Kalma windmill, ordered by Juhan Särk, was built by Mustvee mill builder Jakob Sõber in Kalma village, Torma parish. The former earned the money to build the mill by fishing in Lake Peipus. Kalma windmill is the museum exhibit of a Dutch type windmill which can be mainly recognised by the cap-like rotating roof with the sails. It was brought to the museum in 1972, rebuilt in 1991-1995.

Manors, where the amounts of grain were larger, mostly built large stone so-called Dutch windmills that ground grain with two pairs of stones. Farmers only got the right to build windmills after manor owners lost their exclusive ‘mill right’ in 1871, and farms would often make them from wood. A miller mostly wouldn’t be able to feed a family by this occupation, so he would earn by tilling or other trade.

At the beginning of the 20th century more powerful watermills and steam mills started driving Dutch mills out, but their impressive stone towers still catch the eye in Estonian landscapes.

Kalma windmill has a wooden tower. The mill room on the first floor contains a large wooden gear wheel on the bottom end of a sturdy upright shaft; the gear wheel rotates the grinding stones above it by means of a rod with spokes and a drive; flour chests are also kept here. On the second floor there is the ‘stone room’ with two pairs of cut stones with wooden hoppers above.

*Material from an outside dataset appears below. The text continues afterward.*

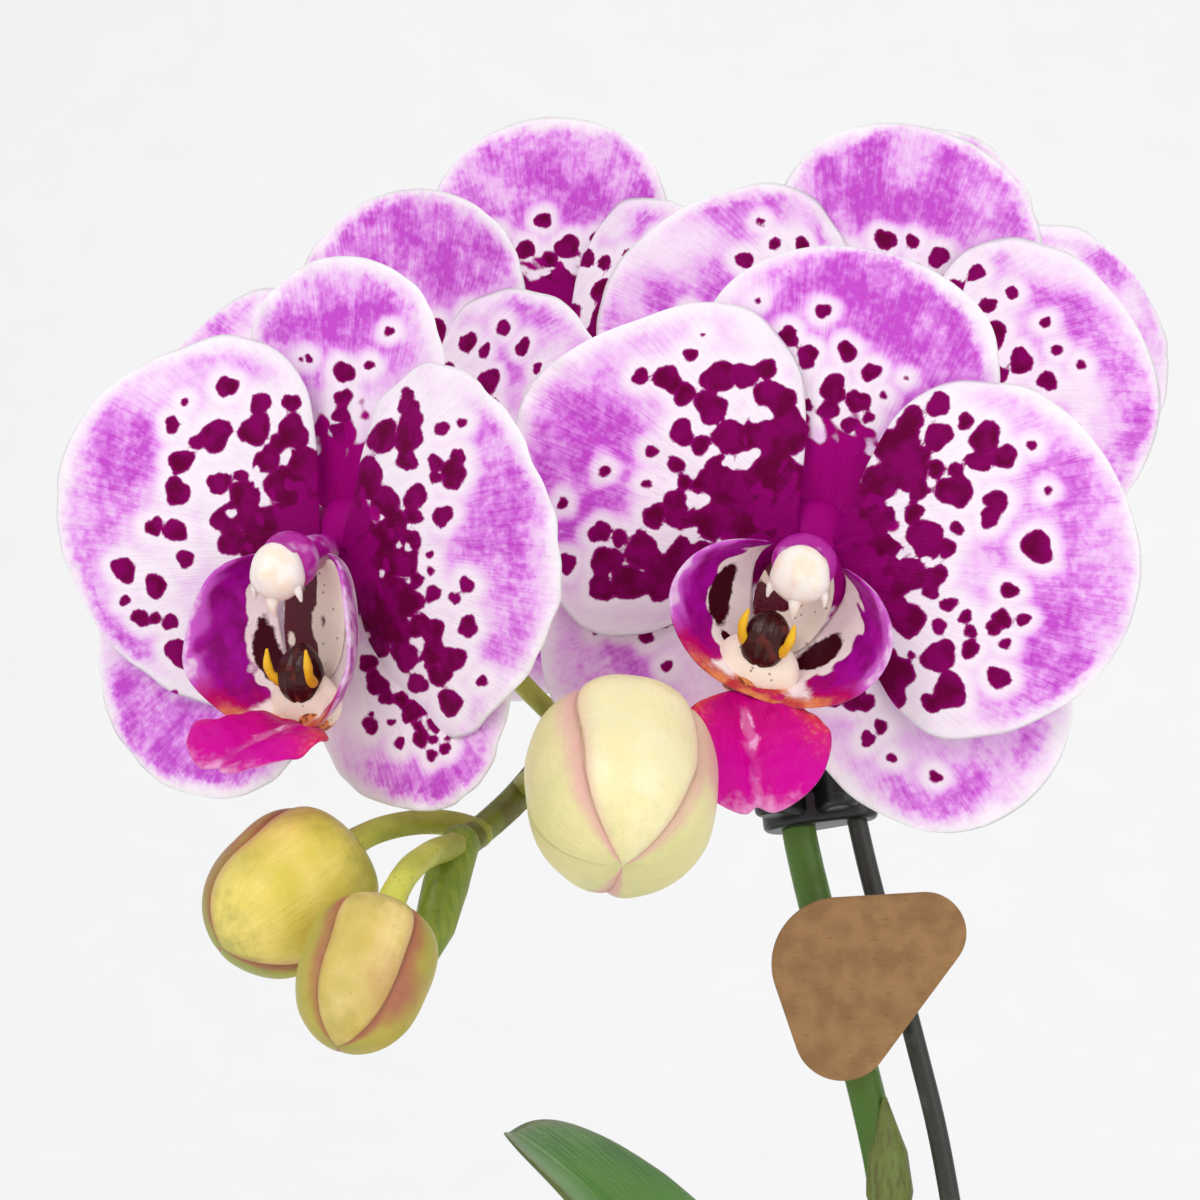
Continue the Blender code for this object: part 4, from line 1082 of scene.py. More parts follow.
@dataclass(frozen=True)
class PlasticFinish:
    """Moulded black plastic with a fine satin texture and dusty scuffs."""

    name: str
    black: Colour
    scuff: Colour
    roughness: float

    def build(self) -> Material:
        """Lay the nodes of the plastic's material.

        Returns:
            The material.
        """
        lay = Paint(self.name)
        scuffs = lay.mottle(240.0, 0.5, 0.75)
        rough = lay.rise(scuffs, 0.0, 1.0, self.roughness, self.roughness + 0.16)
        return lay.dress(
            lay.blend(lay.product(scuffs, 0.6), self.black, self.scuff), rough, lay.pores(3800.0), 0.00006,
        )


@dataclass(frozen=True)
class KraftFinish:
    """Bare kraft board: brown, with short fibres and darker flecks."""

    board: Colour = srgb(170, 130, 84)
    shade: Colour = srgb(150, 112, 70)
    fleck: Colour = srgb(108, 76, 44)

    def build(self) -> Material:
        """Lay the nodes of the board's material.

        Returns:
            The material.
        """
        lay = Paint("kraft board")
        mottle = lay.mottle(300.0, 0.34, 0.68)
        fibre = lay.noise(2600.0, 3.0, 0.6, lay.stretched((0.25, 1.0, 1.0)))
        colour = lay.blend(mottle, self.board, self.shade)
        colour = lay.blend(lay.rise(fibre, 0.6, 0.78, 0.0, 0.6), colour, self.fleck)
        return lay.dress(colour, lay.rise(fibre, 0.3, 0.7, 0.78, 0.92), fibre, 0.0001)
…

The third floor is the ‘sack or grain floor’. Here grain is poured from the sack into the wooden pipe which brings in down to the hopper. The fourth floor houses the horizontal windshaft with sails which drives the upright shaft. Sail framework has a slight bend at the reed to catch wind better. When wind was gentle, sailcloth wold be added to sails. The tail is used to turn only the cap of the windmill with the sails to catch the wind.